Please take pride that December’s Peace Prize ceremony inspired events across U.S. with most stressing the importance of August’s 80th A-bombings anniversary. Our Back from the Brink campaign is supported by 43 members of Congress and by many communities. It calls for negotiation of a verifiable agreement to eliminate nuclear weapons, renunciation of first-use policies, ending the president’s sole authority to launch nuclear weapons, taking U.S. nuclear weapons off hair-trigger alert, and to cancel the plan to replace the entire U.S. nuclear arsenal. It will remain the centerpiece of our campaigning.
There are other initiatives. We are pressing adoption of no first use legislation, opposing the $200 billion upgraded “Sentinel” missiles, and doing what we can to prevent the integration of AI capabilities with Command and Control systems.

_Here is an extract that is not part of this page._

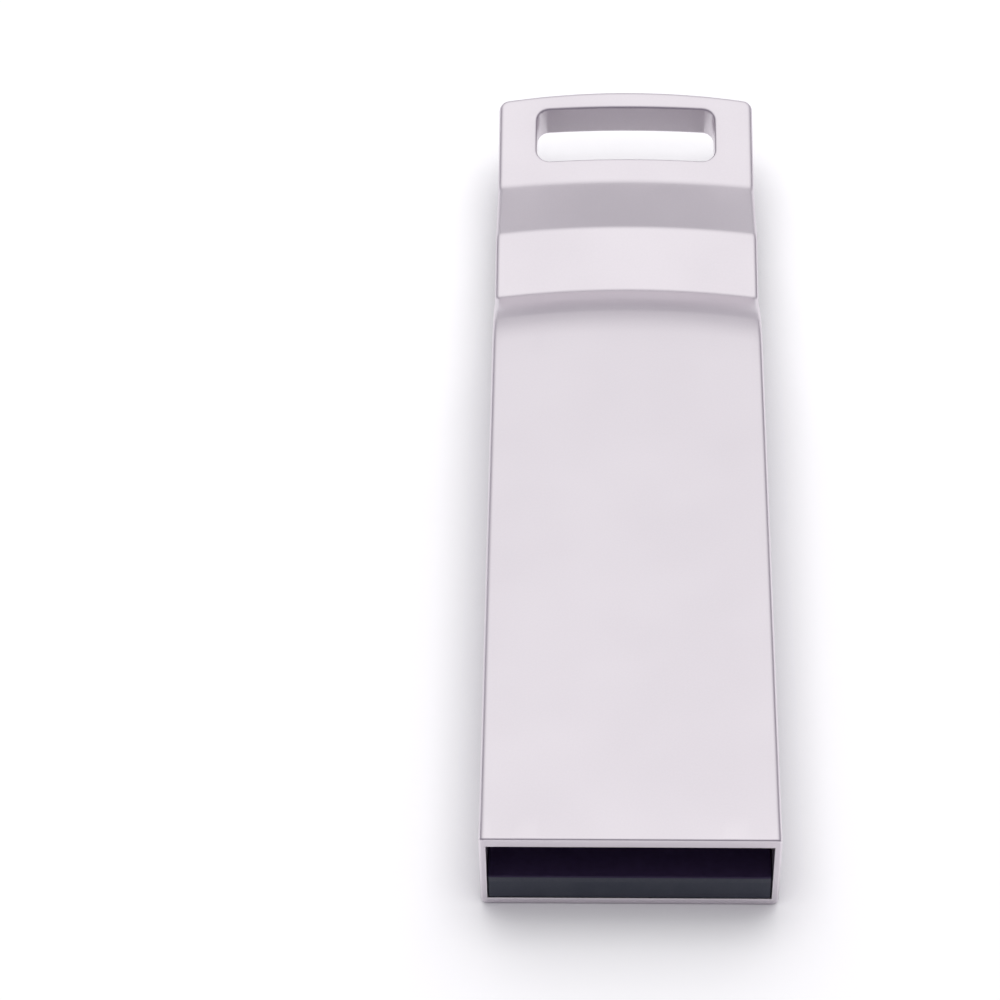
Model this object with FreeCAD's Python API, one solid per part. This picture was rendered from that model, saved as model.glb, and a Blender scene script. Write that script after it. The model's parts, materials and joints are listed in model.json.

We have also learned that several Congressional nuclear weapons opponents will join August’s 80th anniversary events in Hiroshima. We are exploring ways to maximize the impacts of their participation.
Finally, when I was a child, my mother admonished me saying “No one promised you a bowl of cherries.” We face hard times. But, inspired by the steadfastness of the Hibakusha and others engaged in peace and justice movements, we will be steadfast and we shall overcome!